Mari kita lihat kebelakang, seberapa sering saudara menyadari bahwa karena kepemilikan Allah akan hidup kita, karena penyertaan Allah dalam hidup kitalah, maka kita mampu melewati segala situasi dan kondisi yang terjadi sebelumnya.

Apakah hal ini tidak cukup bagimu? Apakah kepemilikan Allah akan dirimu dan keluargamu tidak cukup bagimu? Saudaraku, cukupkanlah dirimu sekalipun situasi diluar sangatlah tidak baik. Sebab kita dimiliki oleh Allah yang tidak pernah meninggalkan kita; bahwa kita dimiliki oleh Allah yang selalu menyertai kita; bahwa kita dimiliki oleh Allah yang kasih setianya tidak pernah berubah sampai selama-lamanya. Tetaplah berpengharapan dan serahkahnlah semua kepadaNya dan berjalanh sebab itulah pelitamu ketika jalan didepanmu terlihat sangat gelap.

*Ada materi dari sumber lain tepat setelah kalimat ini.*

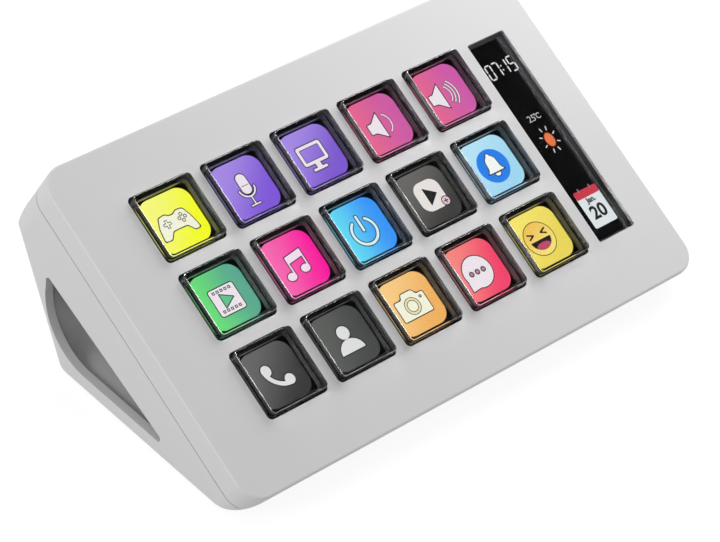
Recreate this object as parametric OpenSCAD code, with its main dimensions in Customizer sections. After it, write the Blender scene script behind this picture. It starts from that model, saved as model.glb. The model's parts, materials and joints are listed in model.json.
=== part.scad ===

Karena ketika jalan didepanmu sangatlah gelap, engkau tidak perlu berhenti dan menunggu sampai gelap itu berubah menjadi terang. Engkau tidak perlu juga memaksakan dirimu untuk terus berjalan di dalam kegelapan itu, sebab engkau akan tersesat atau malah jatuh pada jurang yang ada disekitarnya. Tetapi engkau harus menghidupkan pelitamu yakni terus berpengharapan dan menyerahkan pada Allah yang setia menyertai dan mendampingimu melewati semua itu.

Ya, Sudah saatnya untukmu berdamai dalam kondisi saat ini. Sudah saatnya untuk kita Bersukacita dan bersorak-sorailah karena Allah yang menjadi pelita untuk membimbing, membantu dan membawa kita melewati situasi gelap ini.